Reflections on Love at the Drug Store

The Virtue of Disinterested Love

Wedged in the CVS aisle between two rows of pink and red paper, I engage in a familiar February ritual of opening and closing countless cards to find the right one. Everything I do, I can only imagine doing with you. Dishonest. I think about you all day long—and all night, too. Hyperbole. The reality of our life together is better than how I could have ever imagined. Unreal. I love you with all my heart, body, mind, and soul—because you complete every one of them. Idolatrous—and self-centered. For my husband-a kiss is just a kiss, a sigh is just a sigh…but a good loud snore means we’re happily married. Old and cynical. This has all happened in such a blurry beautiful haze, and now I can’t imagine my life without you. I’m not a teenager. I turn to the humor section, but the “f” word pops up. I grab one celebrating lasting love that starts, Our love is eternal, but inside it says, even in the depths of hell. Is it time for the cute animal section of ten puppies in a red basket and a dozen kittens in a pink basket? Eye-rolling, I turn to the blank cards. Why are they so expensive when no one from a cubicle in Kansas City, Missouri is needed to write them? Maybe I’ll give him a book instead.

A book that plays expertly with theme of love is To Kill a Mockingbird. Most of us are familiar with Atticus, the heroic father and lawyer who defends Tom Robinson, a Black man falsely accused of raping Mayella, a young white woman from the slovenly Ewell clan. Atticus tries to teach his daughter, Scout, empathy saying, “You never really understand a person until you consider things from his point of view––until you climb into his skin and walk around in it” (33) and that “it was the polite thing to talk to people about what they were interested in, not about you were interested in” (174). Applying these lessons, Scout defuses an explosive situation outside the jail by showing interest in one of the men in the posse set on murdering Robinson. The empathy of a child averts a murder.

Empathy is not always received well. At Robinson’s trial Atticus kindly invites Mayella to tell the truth but she does “not hear the compassion in his invitation” (213), and she spews her vitriol and hatred for all to see. Though she is presented as victim, a kind of mockingbird injured by hatred, poverty, and a lack of kindness, she becomes a victimizer to cover the shame of making advances to Robinson. Atticus’s cross examination not only exposes her hatred but also the violence of her father, Mr. Robert E. Lee Ewell.

After the trial Bob Ewell stops Atticus on the post office corner and spits in his face telling him that “he’d get him if it took the rest of his life” (247).
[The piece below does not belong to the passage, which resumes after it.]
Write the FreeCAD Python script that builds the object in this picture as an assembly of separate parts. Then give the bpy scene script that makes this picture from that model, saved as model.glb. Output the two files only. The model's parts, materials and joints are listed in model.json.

What is Atticus’s response? “I wish Bob Ewell wouldn’t chew tobacco.” When Atticus’s son, Jem, asks about his father’s reaction, Atticus tells Jem to stand in Ewell’s shoes for a moment and consider this: “I destroyed his last shred of credibility at that trial, if he had any to begin with. The man had to have some kind of comeback, his kind always does. So if spitting in my face and threatening me saved Mayella Ewell one extra beating, that’s something I’ll gladly take. He had to take it out on somebody and I’d rather it be me than that houseful of children out there” (248).
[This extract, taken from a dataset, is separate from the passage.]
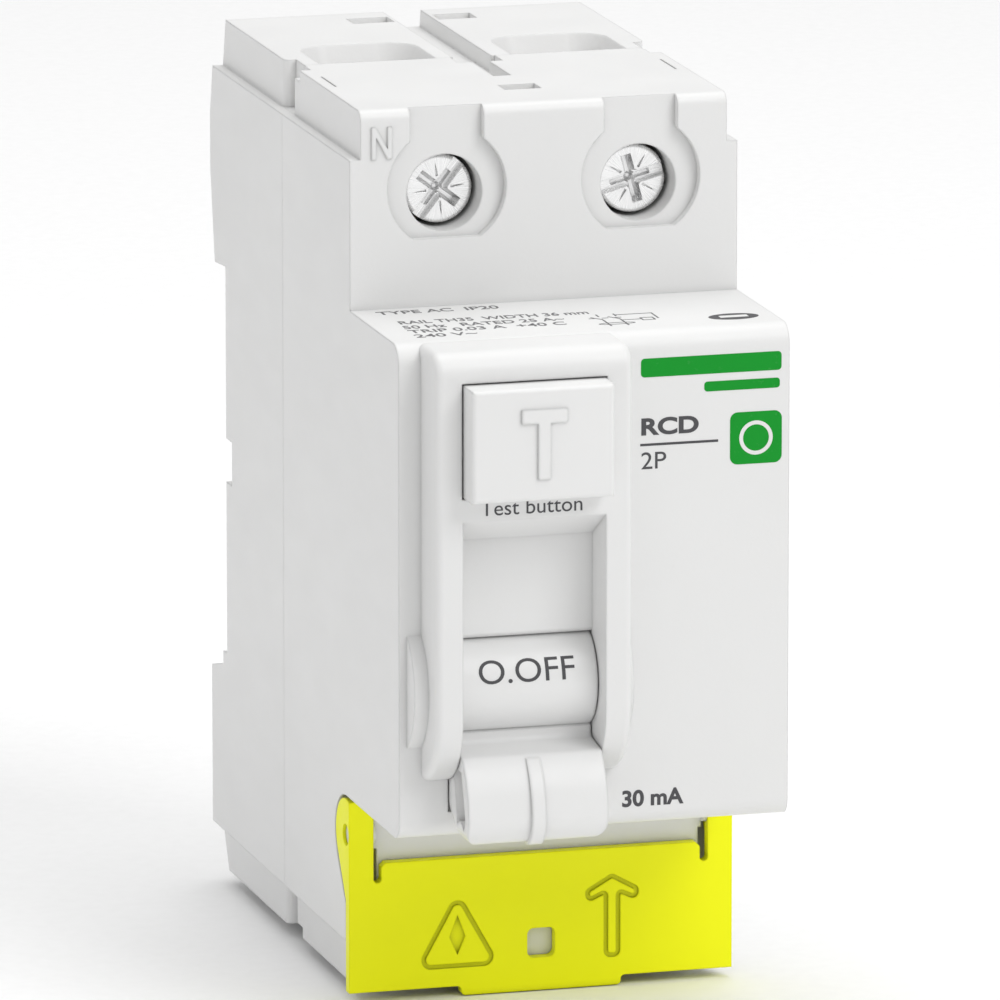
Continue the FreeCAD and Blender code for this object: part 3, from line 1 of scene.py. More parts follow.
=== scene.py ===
"""Looks of a two-pole residual current device: materials, printed marks, floor, light and camera.

Everything is in metres, in the CAD's own frame: +X right, +Y back to the wall, +Z up.
"""
import math
import bmesh
import bpy
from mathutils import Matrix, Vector


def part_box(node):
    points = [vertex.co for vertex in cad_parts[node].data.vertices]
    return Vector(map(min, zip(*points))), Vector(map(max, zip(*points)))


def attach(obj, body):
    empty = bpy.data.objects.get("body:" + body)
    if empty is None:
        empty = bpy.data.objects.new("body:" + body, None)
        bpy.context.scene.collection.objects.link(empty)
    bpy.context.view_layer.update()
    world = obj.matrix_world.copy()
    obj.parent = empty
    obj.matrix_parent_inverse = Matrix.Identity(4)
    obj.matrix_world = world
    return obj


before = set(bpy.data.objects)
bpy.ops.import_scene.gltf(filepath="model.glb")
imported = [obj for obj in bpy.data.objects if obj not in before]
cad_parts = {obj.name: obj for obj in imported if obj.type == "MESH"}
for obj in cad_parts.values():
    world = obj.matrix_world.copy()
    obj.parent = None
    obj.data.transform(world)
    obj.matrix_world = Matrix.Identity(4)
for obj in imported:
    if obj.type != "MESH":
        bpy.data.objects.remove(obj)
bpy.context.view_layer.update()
MM = 0.001

# ---------------------------------------------------------------- node helpers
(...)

Empathy and love are not influenced by considerations of personal advantage and are free from selfish motive or interest. Love wills the good in others without needing to receive anything in return. In his book Works of Love Soren Kierkegaard calls this disinterested love, an impartial and equitable position toward others that shuns superiority. Because love is not based on requital, it is free and pure. How does this love start? “The work of recommending love must be done inwardly in self-denial” Kierkegaard advances. “Love is found in self-denial because that’s where one finds God’s love. What we learn from ourselves is superficial; we must learn from God. It must be done outwardly in disinterest.” Thus, “[i]f we wish to assure ourselves that love is entirely disinterested, we must remove every possibility of requital.” This is far removed from I love you with all my heart, body, mind, and soul—because you complete every one of them. 
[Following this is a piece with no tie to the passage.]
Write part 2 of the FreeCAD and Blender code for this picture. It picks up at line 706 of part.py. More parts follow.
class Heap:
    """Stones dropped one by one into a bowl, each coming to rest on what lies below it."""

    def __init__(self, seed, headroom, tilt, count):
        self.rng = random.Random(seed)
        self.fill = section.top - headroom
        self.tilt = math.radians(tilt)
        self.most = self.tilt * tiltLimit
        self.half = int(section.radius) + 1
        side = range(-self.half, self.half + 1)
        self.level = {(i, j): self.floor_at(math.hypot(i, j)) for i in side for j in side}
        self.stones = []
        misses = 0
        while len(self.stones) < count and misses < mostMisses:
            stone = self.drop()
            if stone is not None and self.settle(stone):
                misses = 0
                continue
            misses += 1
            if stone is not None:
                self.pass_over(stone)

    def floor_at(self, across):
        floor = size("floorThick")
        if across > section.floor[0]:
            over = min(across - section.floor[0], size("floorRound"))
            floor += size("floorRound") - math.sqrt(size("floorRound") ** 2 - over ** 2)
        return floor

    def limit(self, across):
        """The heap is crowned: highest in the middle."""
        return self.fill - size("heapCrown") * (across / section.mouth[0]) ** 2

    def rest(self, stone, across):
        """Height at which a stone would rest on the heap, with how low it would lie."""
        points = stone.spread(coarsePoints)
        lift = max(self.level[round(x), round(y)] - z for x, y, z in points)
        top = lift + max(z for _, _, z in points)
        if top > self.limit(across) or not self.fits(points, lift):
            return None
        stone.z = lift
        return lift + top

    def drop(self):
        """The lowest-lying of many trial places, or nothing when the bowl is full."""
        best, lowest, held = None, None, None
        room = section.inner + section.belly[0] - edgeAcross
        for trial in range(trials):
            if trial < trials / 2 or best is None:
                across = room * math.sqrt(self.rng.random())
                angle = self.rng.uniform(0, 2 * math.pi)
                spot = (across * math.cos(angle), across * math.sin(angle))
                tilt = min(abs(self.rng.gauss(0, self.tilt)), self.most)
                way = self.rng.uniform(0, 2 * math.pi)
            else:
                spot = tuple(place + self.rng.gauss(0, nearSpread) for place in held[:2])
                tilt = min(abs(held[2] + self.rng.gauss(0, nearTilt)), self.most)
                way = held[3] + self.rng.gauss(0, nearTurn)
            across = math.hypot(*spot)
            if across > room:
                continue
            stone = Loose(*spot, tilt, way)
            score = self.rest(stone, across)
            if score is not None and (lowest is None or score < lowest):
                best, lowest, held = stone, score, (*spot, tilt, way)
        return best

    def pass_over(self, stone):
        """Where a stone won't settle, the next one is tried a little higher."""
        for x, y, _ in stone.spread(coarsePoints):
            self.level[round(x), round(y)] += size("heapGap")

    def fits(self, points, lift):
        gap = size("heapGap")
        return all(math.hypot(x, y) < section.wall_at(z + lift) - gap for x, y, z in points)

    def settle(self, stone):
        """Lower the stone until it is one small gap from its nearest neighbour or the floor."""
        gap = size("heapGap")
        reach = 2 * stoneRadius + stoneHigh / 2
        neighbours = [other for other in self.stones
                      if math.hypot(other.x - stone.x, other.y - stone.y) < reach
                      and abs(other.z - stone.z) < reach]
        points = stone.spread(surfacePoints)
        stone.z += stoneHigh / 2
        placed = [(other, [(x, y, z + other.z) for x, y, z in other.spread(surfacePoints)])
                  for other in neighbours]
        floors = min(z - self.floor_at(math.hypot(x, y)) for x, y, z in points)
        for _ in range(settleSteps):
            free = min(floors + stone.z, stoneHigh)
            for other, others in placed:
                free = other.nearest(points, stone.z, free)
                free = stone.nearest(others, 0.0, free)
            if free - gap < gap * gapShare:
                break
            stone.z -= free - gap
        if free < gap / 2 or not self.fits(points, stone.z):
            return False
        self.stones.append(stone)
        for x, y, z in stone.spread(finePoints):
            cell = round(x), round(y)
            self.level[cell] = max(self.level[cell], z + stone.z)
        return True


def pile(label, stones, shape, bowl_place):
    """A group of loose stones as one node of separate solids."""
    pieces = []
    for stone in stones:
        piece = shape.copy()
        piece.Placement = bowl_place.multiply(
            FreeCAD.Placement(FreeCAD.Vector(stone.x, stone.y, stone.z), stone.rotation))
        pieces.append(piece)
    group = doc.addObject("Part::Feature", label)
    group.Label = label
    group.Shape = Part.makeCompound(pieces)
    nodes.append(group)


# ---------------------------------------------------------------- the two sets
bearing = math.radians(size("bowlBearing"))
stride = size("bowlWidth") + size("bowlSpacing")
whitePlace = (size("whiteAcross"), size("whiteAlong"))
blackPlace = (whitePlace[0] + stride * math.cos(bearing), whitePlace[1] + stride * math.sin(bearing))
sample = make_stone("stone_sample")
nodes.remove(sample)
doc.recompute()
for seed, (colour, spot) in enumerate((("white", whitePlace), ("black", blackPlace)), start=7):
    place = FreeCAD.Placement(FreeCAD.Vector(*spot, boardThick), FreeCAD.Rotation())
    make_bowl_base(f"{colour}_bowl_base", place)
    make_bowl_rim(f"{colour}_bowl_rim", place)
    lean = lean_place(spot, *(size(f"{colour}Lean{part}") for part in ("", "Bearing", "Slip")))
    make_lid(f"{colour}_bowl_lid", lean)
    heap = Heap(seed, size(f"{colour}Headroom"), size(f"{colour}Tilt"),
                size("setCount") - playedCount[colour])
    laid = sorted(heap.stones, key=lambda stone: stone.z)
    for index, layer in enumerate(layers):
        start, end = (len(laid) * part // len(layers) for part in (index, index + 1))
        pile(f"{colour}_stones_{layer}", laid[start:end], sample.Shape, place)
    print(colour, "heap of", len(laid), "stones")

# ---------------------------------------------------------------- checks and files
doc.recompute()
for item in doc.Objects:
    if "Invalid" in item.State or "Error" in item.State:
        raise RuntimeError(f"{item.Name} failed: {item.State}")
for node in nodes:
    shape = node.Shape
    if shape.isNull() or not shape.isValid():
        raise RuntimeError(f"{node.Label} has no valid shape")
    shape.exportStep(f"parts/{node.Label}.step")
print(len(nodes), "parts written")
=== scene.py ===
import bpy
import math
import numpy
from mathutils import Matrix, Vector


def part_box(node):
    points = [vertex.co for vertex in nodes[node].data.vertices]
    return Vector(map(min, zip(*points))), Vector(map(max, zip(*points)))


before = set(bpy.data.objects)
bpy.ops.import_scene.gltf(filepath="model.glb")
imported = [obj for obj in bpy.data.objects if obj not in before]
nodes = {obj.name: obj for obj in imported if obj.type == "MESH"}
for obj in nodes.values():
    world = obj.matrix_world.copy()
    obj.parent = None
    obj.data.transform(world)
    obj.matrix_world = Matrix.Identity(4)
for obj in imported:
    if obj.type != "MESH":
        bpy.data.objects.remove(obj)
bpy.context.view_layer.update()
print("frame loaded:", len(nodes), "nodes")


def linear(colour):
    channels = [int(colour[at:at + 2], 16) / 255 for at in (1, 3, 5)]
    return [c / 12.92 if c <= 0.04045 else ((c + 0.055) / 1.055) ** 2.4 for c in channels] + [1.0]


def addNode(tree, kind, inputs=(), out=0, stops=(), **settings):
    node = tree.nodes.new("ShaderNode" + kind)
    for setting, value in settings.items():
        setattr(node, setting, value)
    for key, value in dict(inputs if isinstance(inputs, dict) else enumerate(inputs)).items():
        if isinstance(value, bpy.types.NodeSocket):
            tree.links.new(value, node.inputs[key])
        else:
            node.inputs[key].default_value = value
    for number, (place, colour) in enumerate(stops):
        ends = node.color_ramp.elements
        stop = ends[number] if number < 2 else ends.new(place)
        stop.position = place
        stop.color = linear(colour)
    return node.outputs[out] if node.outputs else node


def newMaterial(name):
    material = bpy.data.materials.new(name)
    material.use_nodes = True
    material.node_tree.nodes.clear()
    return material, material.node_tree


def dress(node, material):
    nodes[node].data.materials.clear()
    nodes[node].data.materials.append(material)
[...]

But doesn’t romantic love have to be a mutual and requited kind of love, you might argue? Yes, it does, and that’s the mystery and beauty of two people finding one another to share a life together. But if that’s primarily what romantic love is, then what happens if love gets off balance and unequal, or if there is a waxing and waning? What happens in those times when a partner becomes the “other,” when we don’t understand him or her, when we wonder if that person is the person we married? What happens when that person doesn’t complete us in every way? Something more is needed.

Accepting and embracing the other’s differences are what is needed, not just in romantic but in other relationships. Kierkegaard speaks to us today in our fractious world of silos and rancor. Disinterested love won’t sell Hallmark cards, but it will change the way we deal with those who are different from us and those who are not easy to love.

I found something for Valentine’s Day for Rick. Shall I give him the heart candy “I’D STAB BOB EWELL FOR YOU” or the card “I love you even when you snore”?

Source cited:

Lee, Harper. To Kill a Mockingbird. HarperCollins, 2002.